## start Data rows

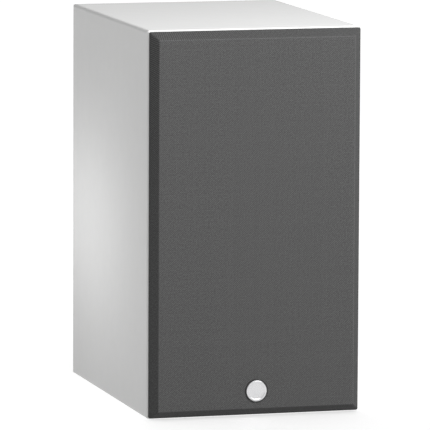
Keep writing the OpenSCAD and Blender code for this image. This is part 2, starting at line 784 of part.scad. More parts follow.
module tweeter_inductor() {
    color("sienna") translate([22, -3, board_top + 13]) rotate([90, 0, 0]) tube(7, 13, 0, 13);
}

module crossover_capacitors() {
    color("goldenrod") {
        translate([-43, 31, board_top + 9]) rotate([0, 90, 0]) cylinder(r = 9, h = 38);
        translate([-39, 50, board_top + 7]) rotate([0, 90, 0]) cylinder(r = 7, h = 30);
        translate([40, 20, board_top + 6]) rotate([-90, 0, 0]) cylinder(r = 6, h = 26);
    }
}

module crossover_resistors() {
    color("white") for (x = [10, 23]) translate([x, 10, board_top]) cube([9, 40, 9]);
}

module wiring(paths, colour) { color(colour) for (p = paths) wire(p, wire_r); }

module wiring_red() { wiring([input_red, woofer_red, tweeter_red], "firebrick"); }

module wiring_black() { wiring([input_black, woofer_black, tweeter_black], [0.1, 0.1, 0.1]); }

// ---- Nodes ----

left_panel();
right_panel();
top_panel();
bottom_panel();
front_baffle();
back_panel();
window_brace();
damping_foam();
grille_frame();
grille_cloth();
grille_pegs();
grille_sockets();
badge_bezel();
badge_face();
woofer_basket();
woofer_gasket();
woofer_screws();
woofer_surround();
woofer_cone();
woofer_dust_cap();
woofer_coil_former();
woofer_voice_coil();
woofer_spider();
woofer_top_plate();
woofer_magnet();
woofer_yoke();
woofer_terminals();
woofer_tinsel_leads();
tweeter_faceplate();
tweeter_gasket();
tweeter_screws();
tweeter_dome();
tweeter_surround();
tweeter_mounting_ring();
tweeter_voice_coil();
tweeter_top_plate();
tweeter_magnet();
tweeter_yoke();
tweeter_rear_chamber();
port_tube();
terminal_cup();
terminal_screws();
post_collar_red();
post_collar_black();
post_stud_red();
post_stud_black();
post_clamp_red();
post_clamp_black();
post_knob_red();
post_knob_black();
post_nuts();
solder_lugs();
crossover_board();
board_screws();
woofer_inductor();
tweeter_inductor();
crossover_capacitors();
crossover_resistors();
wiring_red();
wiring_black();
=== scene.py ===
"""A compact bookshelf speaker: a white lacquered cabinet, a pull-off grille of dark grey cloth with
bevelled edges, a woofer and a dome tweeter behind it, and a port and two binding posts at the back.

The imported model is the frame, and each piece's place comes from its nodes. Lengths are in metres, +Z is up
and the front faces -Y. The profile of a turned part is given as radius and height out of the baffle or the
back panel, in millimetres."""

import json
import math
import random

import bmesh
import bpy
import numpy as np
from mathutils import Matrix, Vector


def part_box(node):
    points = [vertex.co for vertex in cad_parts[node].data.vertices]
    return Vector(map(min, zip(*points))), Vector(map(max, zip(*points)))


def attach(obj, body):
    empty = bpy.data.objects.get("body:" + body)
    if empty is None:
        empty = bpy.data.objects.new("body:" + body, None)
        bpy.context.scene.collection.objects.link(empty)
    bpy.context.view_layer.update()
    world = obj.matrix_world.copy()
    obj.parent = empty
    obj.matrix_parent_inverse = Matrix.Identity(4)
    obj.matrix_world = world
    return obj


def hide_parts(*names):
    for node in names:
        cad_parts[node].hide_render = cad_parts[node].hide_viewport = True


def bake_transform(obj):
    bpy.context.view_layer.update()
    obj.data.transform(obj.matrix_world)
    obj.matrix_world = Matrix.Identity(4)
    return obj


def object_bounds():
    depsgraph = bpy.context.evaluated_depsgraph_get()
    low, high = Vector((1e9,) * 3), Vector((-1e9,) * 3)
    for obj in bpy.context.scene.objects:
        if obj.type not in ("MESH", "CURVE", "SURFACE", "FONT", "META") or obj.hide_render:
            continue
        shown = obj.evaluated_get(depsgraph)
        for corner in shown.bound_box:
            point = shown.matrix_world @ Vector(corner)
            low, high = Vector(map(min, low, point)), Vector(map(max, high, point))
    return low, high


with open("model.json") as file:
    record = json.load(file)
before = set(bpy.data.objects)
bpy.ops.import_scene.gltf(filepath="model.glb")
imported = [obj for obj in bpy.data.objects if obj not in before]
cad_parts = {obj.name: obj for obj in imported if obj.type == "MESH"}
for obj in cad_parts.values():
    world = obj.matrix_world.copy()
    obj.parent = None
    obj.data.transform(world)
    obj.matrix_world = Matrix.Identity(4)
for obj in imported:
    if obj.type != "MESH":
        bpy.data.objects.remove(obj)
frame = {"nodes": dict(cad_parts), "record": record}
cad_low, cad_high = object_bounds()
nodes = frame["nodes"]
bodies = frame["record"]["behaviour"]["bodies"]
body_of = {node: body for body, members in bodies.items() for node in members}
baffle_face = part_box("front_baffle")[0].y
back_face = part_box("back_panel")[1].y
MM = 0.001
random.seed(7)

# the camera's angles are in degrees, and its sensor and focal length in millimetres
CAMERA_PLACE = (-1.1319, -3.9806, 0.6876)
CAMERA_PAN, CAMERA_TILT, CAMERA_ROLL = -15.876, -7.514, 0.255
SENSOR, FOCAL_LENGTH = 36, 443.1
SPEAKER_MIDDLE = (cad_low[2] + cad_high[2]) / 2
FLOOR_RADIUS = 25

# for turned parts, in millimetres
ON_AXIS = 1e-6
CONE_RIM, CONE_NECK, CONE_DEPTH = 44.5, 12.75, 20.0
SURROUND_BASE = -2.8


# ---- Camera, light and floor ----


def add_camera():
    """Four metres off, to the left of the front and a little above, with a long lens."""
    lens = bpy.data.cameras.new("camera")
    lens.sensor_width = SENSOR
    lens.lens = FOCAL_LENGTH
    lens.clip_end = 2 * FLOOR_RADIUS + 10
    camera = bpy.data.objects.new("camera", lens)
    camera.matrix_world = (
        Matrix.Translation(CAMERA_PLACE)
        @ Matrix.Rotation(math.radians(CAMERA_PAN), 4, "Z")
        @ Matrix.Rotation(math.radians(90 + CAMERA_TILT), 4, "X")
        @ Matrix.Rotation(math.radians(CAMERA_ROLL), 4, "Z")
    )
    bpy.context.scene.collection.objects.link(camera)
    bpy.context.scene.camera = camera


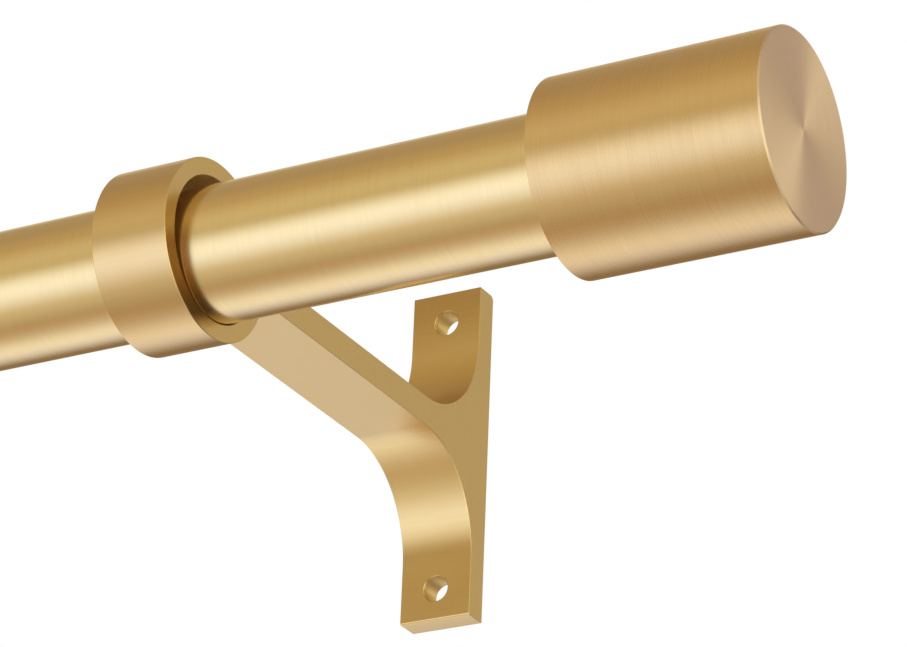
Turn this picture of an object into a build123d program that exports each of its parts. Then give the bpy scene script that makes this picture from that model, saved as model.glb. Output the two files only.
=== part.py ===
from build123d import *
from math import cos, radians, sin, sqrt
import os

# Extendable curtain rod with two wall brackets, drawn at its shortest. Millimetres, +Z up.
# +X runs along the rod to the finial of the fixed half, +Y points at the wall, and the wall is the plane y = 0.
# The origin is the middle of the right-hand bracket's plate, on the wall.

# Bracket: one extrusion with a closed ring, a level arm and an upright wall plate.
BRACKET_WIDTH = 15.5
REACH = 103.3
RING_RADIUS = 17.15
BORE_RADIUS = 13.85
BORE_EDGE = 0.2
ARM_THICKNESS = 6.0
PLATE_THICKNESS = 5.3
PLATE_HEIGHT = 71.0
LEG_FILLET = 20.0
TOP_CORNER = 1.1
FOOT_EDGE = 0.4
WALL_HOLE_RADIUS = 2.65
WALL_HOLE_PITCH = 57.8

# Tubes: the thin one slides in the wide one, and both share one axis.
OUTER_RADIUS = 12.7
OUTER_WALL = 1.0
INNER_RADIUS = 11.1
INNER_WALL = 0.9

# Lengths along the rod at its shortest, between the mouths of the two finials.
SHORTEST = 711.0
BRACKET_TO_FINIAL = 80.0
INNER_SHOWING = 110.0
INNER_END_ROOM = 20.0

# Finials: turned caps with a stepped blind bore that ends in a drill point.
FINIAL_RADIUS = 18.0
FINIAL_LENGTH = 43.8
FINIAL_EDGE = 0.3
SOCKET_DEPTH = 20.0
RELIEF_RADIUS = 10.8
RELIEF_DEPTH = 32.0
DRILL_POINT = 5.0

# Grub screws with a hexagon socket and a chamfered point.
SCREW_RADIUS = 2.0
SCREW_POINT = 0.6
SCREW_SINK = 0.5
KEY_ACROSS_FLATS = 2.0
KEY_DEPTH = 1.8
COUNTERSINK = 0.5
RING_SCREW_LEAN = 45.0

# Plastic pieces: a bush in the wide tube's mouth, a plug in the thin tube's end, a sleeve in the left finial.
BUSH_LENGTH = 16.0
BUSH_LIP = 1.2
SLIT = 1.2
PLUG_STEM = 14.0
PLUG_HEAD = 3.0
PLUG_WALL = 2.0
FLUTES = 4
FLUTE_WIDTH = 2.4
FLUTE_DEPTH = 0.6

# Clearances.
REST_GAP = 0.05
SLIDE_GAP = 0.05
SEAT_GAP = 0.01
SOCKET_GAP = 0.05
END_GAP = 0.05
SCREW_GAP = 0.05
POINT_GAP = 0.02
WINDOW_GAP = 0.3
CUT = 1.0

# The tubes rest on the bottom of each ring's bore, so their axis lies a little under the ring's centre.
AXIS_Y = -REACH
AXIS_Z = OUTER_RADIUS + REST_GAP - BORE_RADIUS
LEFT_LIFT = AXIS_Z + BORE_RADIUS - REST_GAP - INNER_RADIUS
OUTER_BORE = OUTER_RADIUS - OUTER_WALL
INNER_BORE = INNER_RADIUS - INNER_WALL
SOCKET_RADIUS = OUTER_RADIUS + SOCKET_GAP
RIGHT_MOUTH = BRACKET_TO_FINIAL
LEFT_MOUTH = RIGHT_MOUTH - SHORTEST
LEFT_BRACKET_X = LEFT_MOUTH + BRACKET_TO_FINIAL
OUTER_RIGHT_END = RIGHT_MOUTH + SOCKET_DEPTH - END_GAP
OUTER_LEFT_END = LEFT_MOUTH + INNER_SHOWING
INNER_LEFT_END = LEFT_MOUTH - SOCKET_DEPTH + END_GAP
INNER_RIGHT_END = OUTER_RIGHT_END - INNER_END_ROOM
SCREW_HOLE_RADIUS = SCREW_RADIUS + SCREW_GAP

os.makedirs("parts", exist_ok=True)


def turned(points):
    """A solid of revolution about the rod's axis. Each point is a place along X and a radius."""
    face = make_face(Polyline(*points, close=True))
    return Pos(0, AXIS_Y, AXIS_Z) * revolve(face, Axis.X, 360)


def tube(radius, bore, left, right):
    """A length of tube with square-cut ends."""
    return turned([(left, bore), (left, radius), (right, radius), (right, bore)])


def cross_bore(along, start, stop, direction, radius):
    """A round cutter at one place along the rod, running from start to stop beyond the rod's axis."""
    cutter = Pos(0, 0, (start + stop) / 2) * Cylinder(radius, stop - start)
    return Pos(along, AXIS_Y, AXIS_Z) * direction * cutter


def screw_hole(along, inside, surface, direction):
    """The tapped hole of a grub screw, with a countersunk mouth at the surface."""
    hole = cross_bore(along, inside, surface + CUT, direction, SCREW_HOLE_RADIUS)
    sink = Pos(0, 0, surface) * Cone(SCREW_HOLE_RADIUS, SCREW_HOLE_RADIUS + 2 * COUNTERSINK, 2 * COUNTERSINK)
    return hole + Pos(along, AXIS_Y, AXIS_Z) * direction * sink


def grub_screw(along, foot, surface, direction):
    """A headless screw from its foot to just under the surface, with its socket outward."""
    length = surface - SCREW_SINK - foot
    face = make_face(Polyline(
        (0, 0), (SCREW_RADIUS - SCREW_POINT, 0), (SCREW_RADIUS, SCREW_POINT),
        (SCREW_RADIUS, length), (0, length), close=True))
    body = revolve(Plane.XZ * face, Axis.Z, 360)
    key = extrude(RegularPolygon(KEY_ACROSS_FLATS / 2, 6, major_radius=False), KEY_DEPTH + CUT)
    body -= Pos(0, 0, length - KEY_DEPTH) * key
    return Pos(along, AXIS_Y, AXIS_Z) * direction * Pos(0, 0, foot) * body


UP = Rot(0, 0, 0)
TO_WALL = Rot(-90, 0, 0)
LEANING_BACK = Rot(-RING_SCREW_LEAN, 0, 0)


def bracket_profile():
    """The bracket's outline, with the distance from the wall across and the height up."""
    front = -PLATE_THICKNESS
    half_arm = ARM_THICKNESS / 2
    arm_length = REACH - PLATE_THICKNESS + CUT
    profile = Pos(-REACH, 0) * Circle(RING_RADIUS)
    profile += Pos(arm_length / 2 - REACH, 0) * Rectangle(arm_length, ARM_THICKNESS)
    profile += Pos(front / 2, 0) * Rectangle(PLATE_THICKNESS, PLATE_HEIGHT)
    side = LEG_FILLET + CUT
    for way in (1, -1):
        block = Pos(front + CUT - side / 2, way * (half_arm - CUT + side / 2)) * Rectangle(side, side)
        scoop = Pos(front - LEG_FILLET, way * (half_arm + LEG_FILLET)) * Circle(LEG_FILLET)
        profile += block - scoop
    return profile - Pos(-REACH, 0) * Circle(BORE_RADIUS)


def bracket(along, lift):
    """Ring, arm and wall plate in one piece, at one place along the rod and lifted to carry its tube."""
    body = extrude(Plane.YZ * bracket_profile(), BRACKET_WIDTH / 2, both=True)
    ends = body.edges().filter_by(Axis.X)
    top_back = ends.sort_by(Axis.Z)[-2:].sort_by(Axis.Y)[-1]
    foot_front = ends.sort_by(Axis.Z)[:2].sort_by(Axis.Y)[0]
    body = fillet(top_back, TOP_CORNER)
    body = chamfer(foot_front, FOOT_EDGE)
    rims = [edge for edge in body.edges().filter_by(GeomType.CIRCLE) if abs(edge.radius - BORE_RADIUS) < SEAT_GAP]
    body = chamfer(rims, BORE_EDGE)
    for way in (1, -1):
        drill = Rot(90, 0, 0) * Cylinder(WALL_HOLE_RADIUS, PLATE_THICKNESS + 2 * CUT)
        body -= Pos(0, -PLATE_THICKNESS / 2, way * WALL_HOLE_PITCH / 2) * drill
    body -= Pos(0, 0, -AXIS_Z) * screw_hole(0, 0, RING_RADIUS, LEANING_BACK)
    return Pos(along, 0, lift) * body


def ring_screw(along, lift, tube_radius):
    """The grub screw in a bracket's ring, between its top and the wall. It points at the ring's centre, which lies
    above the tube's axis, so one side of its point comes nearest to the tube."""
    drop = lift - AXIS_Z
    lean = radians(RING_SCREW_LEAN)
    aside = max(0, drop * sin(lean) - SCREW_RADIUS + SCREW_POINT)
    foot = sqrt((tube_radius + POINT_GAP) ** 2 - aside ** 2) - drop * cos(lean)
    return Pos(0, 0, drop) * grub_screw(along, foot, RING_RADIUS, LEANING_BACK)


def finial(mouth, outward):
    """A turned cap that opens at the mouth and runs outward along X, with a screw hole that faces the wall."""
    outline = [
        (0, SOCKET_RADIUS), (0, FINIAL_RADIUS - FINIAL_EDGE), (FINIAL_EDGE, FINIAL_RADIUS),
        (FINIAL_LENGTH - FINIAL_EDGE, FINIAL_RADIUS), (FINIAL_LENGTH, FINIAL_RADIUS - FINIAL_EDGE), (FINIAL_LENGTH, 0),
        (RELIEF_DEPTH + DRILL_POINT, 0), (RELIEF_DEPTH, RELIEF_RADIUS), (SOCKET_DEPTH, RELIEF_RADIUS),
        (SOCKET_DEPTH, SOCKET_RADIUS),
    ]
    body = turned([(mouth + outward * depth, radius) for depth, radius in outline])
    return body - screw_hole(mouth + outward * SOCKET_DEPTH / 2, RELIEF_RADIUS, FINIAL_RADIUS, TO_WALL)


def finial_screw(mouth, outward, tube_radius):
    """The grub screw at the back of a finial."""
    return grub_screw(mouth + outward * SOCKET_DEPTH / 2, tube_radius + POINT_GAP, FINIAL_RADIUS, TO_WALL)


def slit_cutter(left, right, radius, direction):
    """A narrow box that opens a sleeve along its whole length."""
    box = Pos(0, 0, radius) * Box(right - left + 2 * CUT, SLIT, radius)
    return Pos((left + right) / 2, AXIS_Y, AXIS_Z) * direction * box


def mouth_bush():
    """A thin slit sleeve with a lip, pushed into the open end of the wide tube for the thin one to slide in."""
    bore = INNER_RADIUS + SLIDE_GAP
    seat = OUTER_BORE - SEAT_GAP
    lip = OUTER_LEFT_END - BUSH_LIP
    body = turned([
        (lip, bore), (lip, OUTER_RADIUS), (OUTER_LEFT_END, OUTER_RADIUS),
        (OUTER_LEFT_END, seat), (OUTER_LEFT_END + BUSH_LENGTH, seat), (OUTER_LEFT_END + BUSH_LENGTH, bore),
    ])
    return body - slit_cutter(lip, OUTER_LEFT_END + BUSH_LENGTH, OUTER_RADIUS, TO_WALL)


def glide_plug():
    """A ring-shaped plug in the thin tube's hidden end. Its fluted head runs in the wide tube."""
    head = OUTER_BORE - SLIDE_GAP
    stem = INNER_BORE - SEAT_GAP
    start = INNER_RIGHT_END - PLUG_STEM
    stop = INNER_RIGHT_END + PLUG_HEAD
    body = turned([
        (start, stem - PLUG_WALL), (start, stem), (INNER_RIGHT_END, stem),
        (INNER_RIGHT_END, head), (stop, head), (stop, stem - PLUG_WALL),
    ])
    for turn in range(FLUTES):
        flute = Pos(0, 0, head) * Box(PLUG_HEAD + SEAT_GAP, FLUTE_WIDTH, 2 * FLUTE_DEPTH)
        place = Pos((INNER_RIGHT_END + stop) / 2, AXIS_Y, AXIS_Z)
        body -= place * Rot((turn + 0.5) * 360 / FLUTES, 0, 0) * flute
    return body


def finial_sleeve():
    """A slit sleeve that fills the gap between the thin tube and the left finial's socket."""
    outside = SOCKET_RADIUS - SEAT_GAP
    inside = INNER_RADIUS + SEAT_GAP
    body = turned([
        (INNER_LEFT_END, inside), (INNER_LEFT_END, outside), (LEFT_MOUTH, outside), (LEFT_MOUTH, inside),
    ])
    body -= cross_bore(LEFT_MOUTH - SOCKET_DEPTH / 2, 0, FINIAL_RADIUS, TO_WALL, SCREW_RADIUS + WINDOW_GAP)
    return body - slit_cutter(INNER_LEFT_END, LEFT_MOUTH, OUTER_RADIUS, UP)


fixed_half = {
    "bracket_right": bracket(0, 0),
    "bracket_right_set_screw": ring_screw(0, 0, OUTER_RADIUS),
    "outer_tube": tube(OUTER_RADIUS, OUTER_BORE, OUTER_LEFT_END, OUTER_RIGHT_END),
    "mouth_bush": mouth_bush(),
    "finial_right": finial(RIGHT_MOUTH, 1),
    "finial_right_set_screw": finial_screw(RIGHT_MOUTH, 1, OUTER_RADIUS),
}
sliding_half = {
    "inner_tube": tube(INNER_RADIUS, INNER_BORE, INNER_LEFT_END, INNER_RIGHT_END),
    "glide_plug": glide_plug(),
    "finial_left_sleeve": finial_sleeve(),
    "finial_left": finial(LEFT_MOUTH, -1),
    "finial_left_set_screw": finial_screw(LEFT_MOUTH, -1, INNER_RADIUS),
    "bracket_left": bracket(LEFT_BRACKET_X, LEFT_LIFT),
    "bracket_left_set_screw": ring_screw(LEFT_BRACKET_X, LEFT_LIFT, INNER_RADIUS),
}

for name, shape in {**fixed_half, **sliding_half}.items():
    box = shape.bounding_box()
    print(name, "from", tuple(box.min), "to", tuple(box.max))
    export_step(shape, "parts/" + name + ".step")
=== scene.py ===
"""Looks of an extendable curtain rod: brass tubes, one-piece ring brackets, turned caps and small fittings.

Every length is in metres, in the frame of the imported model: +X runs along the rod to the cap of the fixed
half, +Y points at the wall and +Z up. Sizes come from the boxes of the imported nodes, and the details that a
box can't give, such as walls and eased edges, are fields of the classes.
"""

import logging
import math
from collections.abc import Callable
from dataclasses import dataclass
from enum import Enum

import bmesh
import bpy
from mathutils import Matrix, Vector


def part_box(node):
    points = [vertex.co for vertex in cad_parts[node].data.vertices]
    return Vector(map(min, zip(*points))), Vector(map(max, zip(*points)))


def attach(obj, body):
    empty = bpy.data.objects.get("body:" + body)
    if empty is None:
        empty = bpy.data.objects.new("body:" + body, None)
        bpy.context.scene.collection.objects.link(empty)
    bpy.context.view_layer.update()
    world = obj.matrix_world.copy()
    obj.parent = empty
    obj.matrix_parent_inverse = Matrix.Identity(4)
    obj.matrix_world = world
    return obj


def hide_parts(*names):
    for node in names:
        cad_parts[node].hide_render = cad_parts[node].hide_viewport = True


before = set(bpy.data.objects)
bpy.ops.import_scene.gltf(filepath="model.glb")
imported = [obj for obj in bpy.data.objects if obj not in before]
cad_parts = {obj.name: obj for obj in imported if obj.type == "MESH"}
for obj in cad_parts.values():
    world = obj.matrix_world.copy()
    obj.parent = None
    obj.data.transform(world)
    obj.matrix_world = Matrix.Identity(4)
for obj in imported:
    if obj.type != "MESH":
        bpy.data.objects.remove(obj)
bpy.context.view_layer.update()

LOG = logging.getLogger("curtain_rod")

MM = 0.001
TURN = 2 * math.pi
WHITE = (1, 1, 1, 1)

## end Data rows

In the material above, locate the line containing "for name, shape" and the line containing "from enum import Enum". Transcribe exactly those two lines and every line between them, and nothing more.

for name, shape in {**fixed_half, **sliding_half}.items():
    box = shape.bounding_box()
    print(name, "from", tuple(box.min), "to", tuple(box.max))
    export_step(shape, "parts/" + name + ".step")
=== scene.py ===
"""Looks of an extendable curtain rod: brass tubes, one-piece ring brackets, turned caps and small fittings.

Every length is in metres, in the frame of the imported model: +X runs along the rod to the cap of the fixed
half, +Y points at the wall and +Z up. Sizes come from the boxes of the imported nodes, and the details that a
box can't give, such as walls and eased edges, are fields of the classes.
"""

import logging
import math
from collections.abc import Callable
from dataclasses import dataclass
from enum import Enum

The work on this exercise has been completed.